The law also permanently extends the Saver's Tax Credit that was due to expire at the end of this year. Low- and moderate-income workers get a tax credit of up to $1,000 for contributing either to an IRA or a 401(k). Although teens under 18 and full-time students can't take advantage of the credit, it could reduce or wipe out the tax bill for many entry-level workers and retirees who work part-time. You'll also be permitted to designate that all or part of your tax refund be deposited directly into an IRA.

Investment advice. Employees are often bewildered about how to invest their 401(k) money. Starting next year, you can get specific answers. In one of the law's most controversial provisions, plan providers, including mutual fund companies, will be authorized to offer in-person investment advice. To ensure that the advice is unbiased and in your best interest, it must be based either on a computer model or offered by a financial adviser who charges a flat fee that's not tied to the recommended investment products.

In response to the Enron disaster, the new law also requires that your company allow you to diversify out of company stock and into other investments within your retirement plan. EBRI president Dallas Salisbury says that the combination of personalized investment advice and liberalized rules on company stock should go a long way toward reducing the high concentration of stock held by some employees -- often well in excess of the 10% of total investments normally recommended by financial advisers.

Breaks for beneficiaries.
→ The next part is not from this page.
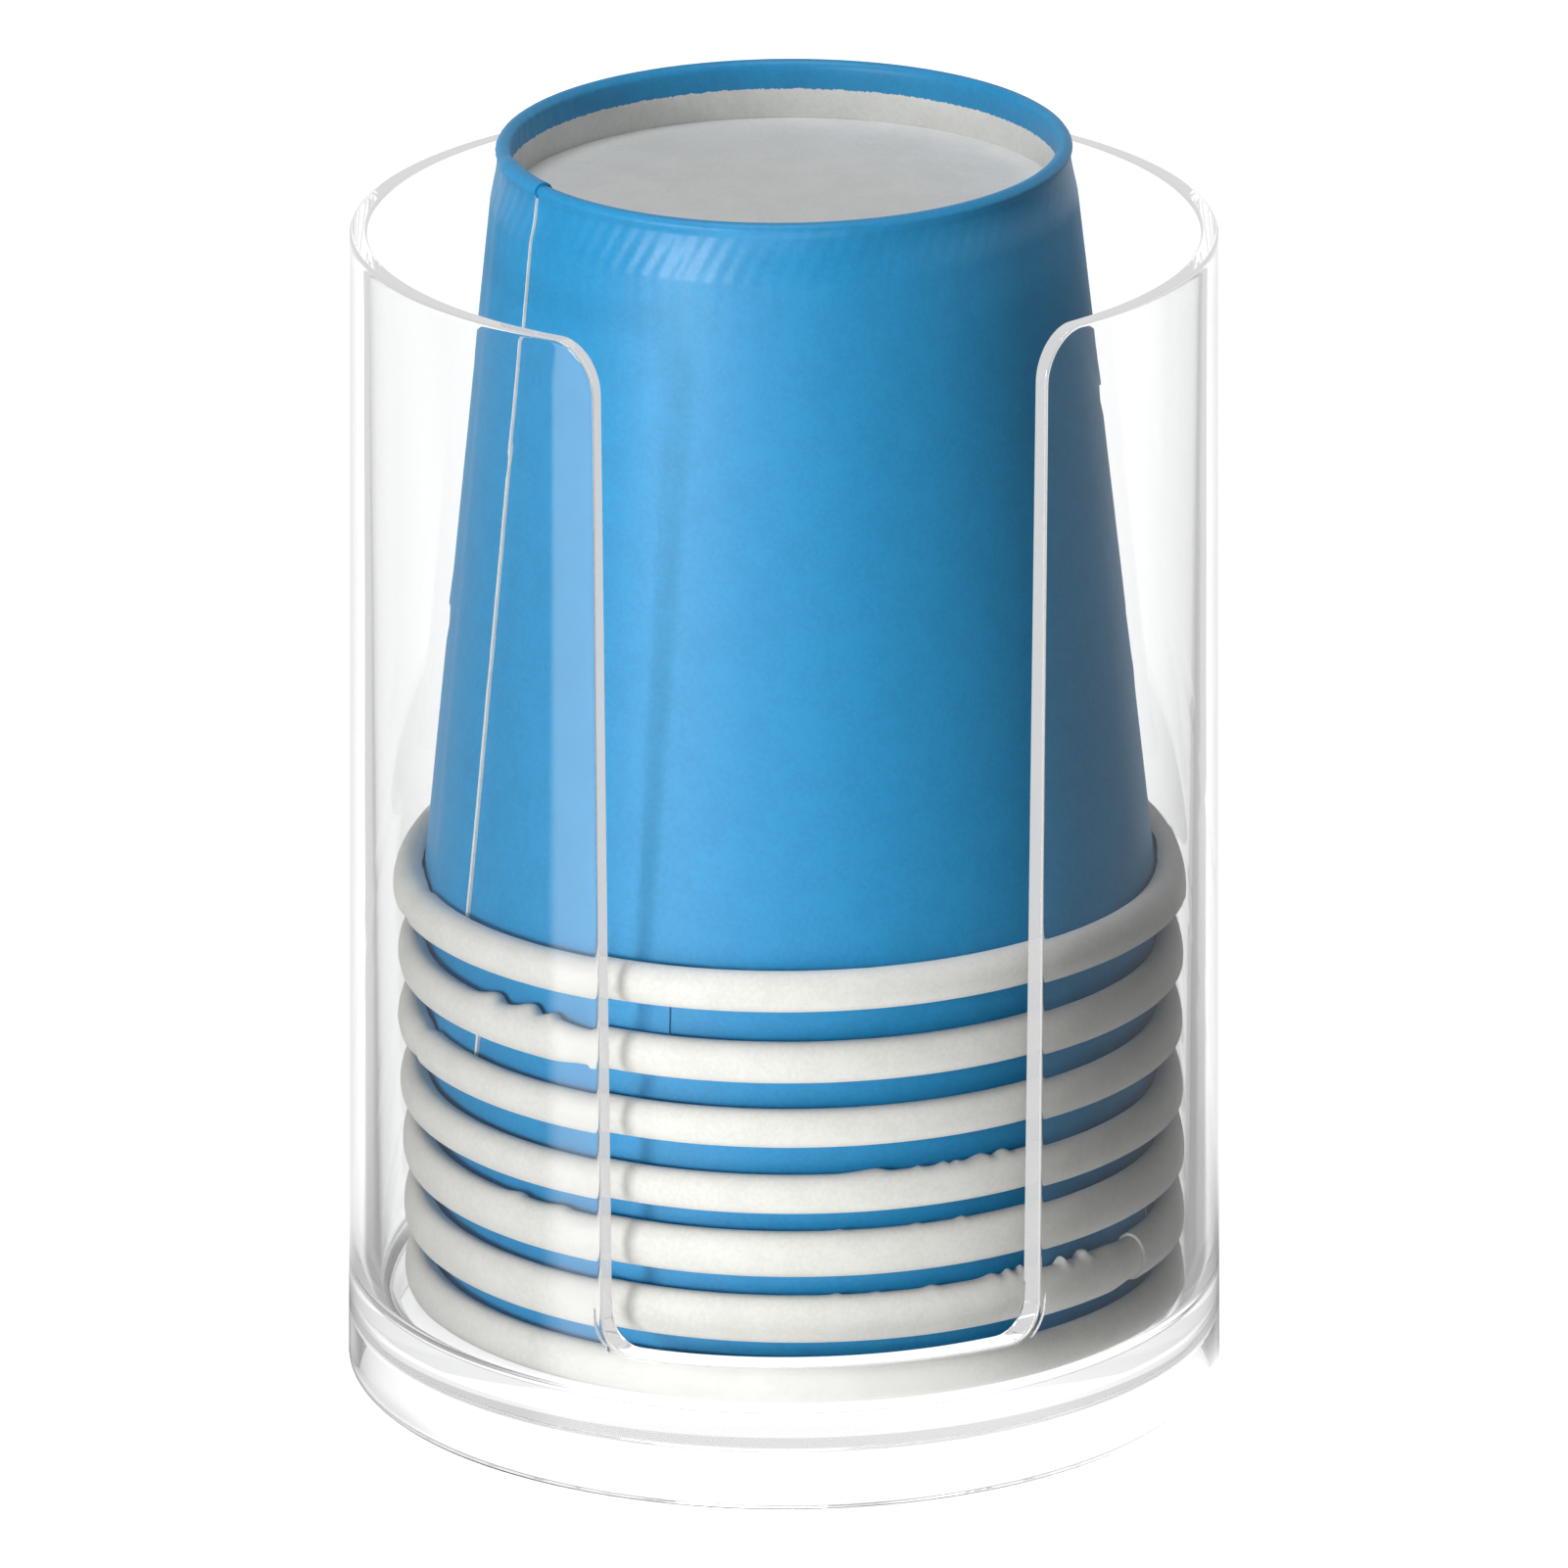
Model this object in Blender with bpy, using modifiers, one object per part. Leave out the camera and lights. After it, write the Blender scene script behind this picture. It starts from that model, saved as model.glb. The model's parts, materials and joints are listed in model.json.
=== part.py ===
"""Clear cup dispenser holding a stack of seven upside-down paper cups.

The dispenser is one moulding: a round wall with a tall front slot, a raised floor
and a hollow foot. Each cup is two paper pieces: a side wall with a rolled rim, a
lap seam and a folded hem, and a base disc whose skirt is caught inside that hem.

Metres, +Z up. The origin is the centre of the foot's resting face, and the slot
faces -Y.
"""
import math

import bmesh
import bpy

# Driving sizes of a cup, which stands rim down
CUP_COUNT = 7
CUP_HEIGHT = 0.0691
CUP_RIM_RADIUS = 0.0350
CUP_BASE_RADIUS = 0.0254
SIDEWALL_PAPER = 0.00025
DISC_PAPER = 0.0003
RIM_CURL_WIDTH = 0.0030
RIM_CURL_HEIGHT = 0.0038
BASE_RECESS = 0.00535
DISC_CORNER_RADIUS = 0.00045
LAP_RISE = 0.00012

# Clearances
SEAT_GAP = 0.0003
HEM_GAP = 0.0003
NEST_GAP = 0.0002

# Driving sizes of the dispenser
BODY_HEIGHT = 0.1052
WELL_CLEARANCE = 0.0014
LIP_WALL = 0.0016
WELL_DRAFT = 0.0001
BODY_FLARE = 0.0010
FOOT_CAVITY_HEIGHT = 0.0053
FOOT_WALL = 0.0019
FLOOR_THICKNESS = 0.0028
FLOOR_FILLET = 0.0016
FOOT_FILLET = 0.0010
FOOT_EDGE_ROUND = 0.0005
SLOT_LIP_HALF_WIDTH = 0.01915
SLOT_SILL_HALF_WIDTH = 0.0183
SLOT_SILL_HEIGHT = 0.0135
SLOT_TOP_ROUND = 0.0049
SLOT_BOTTOM_ROUND = 0.0034
SLOT_EDGE_ROUND = 0.0005
SLOT_RUNOUT_DEGREES = 15
SLOT_EDGE_DEGREES = 65
SLOT_CUT_START = 0.0180
CUT_OVERRUN = 0.0050
MERGE_DISTANCE = 0.000025

# Facet counts
CUP_SEGMENTS = 26
CURL_SEGMENTS = 7
FOLD_SEGMENTS = 4
DISC_CORNER_SEGMENTS = 1
BODY_SEGMENTS = 64
LIP_SEGMENTS = 4
FLOOR_FILLET_SEGMENTS = 3
FOOT_FILLET_SEGMENTS = 2
CORNER_SEGMENTS = 4
EDGE_SEGMENTS = 2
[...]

The law also changes some rules on distributions from your IRAs and 401(k) plans. Previously, only a surviving spouse could transfer an inherited 401(k) account into an IRA. Other beneficiaries were often required to take immediate distributions that were fully taxable. The new law allows children, grandchildren, siblings and other beneficiaries to transfer an inherited 401(k) to an IRA and stretch out distributions -- and taxes -- over their lifetimes.

But you have to handle the paperwork carefully or risk losing this generous tax break, warns Ed Slott, a CPA in Rockville Centre, N.Y. Beginning next year, it must be done as a trustee-to-trustee transfer and properly titled as an inherited IRA. You can't roll over the account into your own IRA or make annual contributions to it.

There is also a significant, albeit temporary, change for older IRA owners. If you're at least 70#189;, in 2006 and 2007 you can take a distribution from an IRA and transfer it directly to a charity. The donation will satisfy the rules for required minimum distributions, and donated amounts won't be taxed or included in your adjusted gross income.

Traditional pensions. Ironically, the new law, officially called the Pension Protection Act, may not accomplish its main purpose, which is to shore up the traditional pension system through tougher funding requirements. Alicia Munnell, director of the Center for Retirement Research at Boston College, thinks the law may actually accelerate the demise of traditional pensions as more employers freeze their plans in response to higher costs.

But another type of pension may get a boost. The law clears the way for broader adoption of so-called cash-balance plans. Employers fund these hybrids as they would fund pension plans, but the money is held in separate accounts for employees, much like 401(k)s. Cash-balance plans will also be helped by a recent court ruling that rejected allegations of age bias.